The ‘tech-cession’ is a return to reality
Surveying the tech landscape this week, your humble columnist was faced with a problem: there was too much to write about. Tickling my particular fancy is news of the looming death of the fax machine (it won’t die, though; telex and even radiotelex are still around). Another option was the Web Summit, though frankly it generates plenty of news and even more comment without me hitching my wagon to it.
The obvious thing to have done would have been to write about Elon Musk’s accidental acquisition of Twitter, possibly the first time ‘shitposting’ has resulted in a $44 billion (approx. €44.5 billion) bill. While I do have things to say, and may yet say, however, this week is not the right time. Another time.
I did decide to write about dead money, nonetheless.
Instead of wittering about Twitter, I have decided to go meta, by which I only incidentally mean Mark Zuckerberg’s plans for connected virtual reality. Let’s take a look at the tech industry as a whole.
The flight of Icarus
While Mr Musk was closing the deal to acquire the unprofitable Twitter, that other social media stalwart, Facebook, saw a shocking collapse in the share price of its parent company Meta Networks. Down over 73% this year, Meta lost a quarter of its value in just one day last week.
The fall was precipitous, but it was not an isolated incident. In truth, investors collectively seemed to mis-read Meta’s numbers, coming to the incorrect conclusion that the company was spending billions on its Reality Labs division alone. However, while Meta’s shares hit the deck, plenty of other tech companies have been having a bad week or two in the markets.
AMD reported disappointing numbers and is now down over 89% since January. Shares of Microsoft, truly a cash generating behemoth, are down, too, a whopping 34%. Intel, as we know, has been sliding all year, now down 48%.
Apple continues to defy gravity for the moment, as does IBM – though the latter is certainly not at all-time highs.
Collections of businesses tell the story without the distortion caused by outliers at either end of the spectrum. The Nasdaq Composite index is not a perfect avatar for information technology, but it is composed largely of technology companies. It has fallen 34% since January.
Seemingly, the deeper any collection of shares is into tech, the deeper the trench they have fallen into. High tech but speculative investment fund Ark Innovation is down over 61% year-to-date. The similar, but more strictly governed, Scottish Mortgage Investment Trust is down 43% in the same period.
As I have been at pains to point out several times in this column, a company’s share price is not a direct indicator of its health. Plenty of unprofitable businesses have seen their shares rocket in advance of a moonshot that is never pulled off, while others remain stuck in the doldrums despite grinding out consistent profits for decades. They do give us some insight, however, into sentiment.
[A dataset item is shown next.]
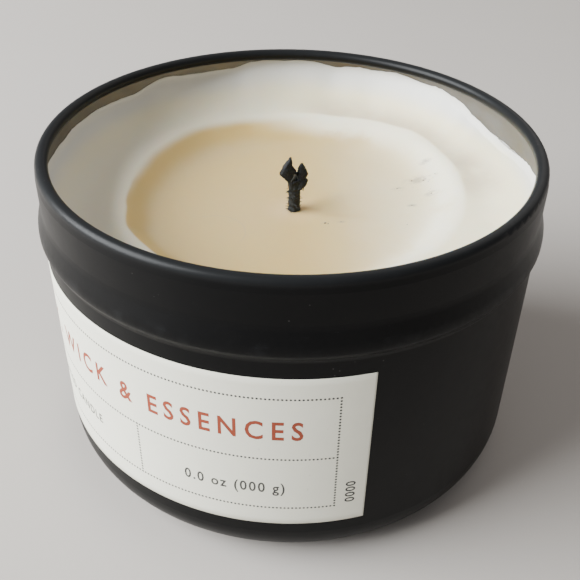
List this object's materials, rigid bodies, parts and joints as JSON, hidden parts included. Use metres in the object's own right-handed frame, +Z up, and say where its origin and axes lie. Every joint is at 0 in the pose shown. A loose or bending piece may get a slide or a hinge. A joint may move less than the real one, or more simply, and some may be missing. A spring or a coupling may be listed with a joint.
{
  "type": "candle tin",
  "caption": "Round black container candle: seamless tin with a rolled rim and beaded neck, sunken cream wax, a charred cotton wick on a metal tab, and a paper wrap label.",
  "frame": {"origin": "centre of the base, on the surface the tin stands on", "axes": "+Z up along the tin's axis, towards the mouth; -Y faces the viewer of the label, whose right-hand edge is at 73 degrees clockwise from +X"},
  "size_m": [0.0676, 0.0676, 0.045],
  "materials": {
    "tin_black": "matte black coating outside, bare tinplate inside",
    "wax": "soft cream wax, satin",
    "char": "burned, dull and crumbly",
    "cotton": "braided cotton soaked in wax",
    "core_thread": "twisted paper thread",
    "tinplate": "thin bright tinplate",
    "adhesive": "soft double-sided foam",
    "label_paper": "uncoated off-white paper",
    "base_paper": "uncoated off-white paper",
    "soot": "burned crumbs"
  },
  "bodies": {
    "root": {"tin_body": "tin_black", "wax_fill": "wax", "wick_char": "char", "wick_braid": "cotton", "wick_core": "core_thread", "wick_sustainer": "tinplate", "adhesive_pad": "adhesive", "side_label": "label_paper", "base_label": "base_paper", "soot_crumbs": "soot"}
  },
  "joints": []
}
Share prices are, as they say, ‘forward looking indicators’, meaning they are based not only on past performance (though this is a factor, of course) so much as on analysts’ and investors’ best guess of how a company will perform in the 12 months to come.
Their message about the tech sector is loud and clear: you’ve had your fun, but the party is now over.
The tech industry is not going to fall apart, but two important factors are at play: an artificial boost created by pandemic-era decisions that favoured businesses in the sector has come to an end. At the same time, the era of stimulus via cheap money has also ended, with inflation driving a tightening of fiscal regimes across much of the world.
In a world of higher interest rates investment will flood out of the stock market and into bonds and savings instruments, and if we really are in for a serious recession then spending, consumer and business alike, will drop, piling on even more pressure.
A recession is obviously not to be welcomed even if a little schadenfreude is understandable when it comes to slaps being liberally distributed to companies that attempted to package marketing, taxi dispatching and even squeezing mulched fruit into juice as ‘technology’. Even some companies that have actually innovated, occasionally even for the good, have had it too easy as, given zero and even negative interest rates, money had nowhere else to go.
Assuming we can avoid a major recession, a rebalancing of the economy to think beyond apps would be welcome.
More than a few tech companies, like Icarus, flew too close to the sun. Unlike Icarus, they will not fall into the sea, even if one or two deserve to, but being stuck with valuations a little closer to reality will be good both for the businesses and for society itself, which has frankly been bent out of shape by the sector’s unreasonable expectations and endless, unfulfilled promises of a bright new dawn.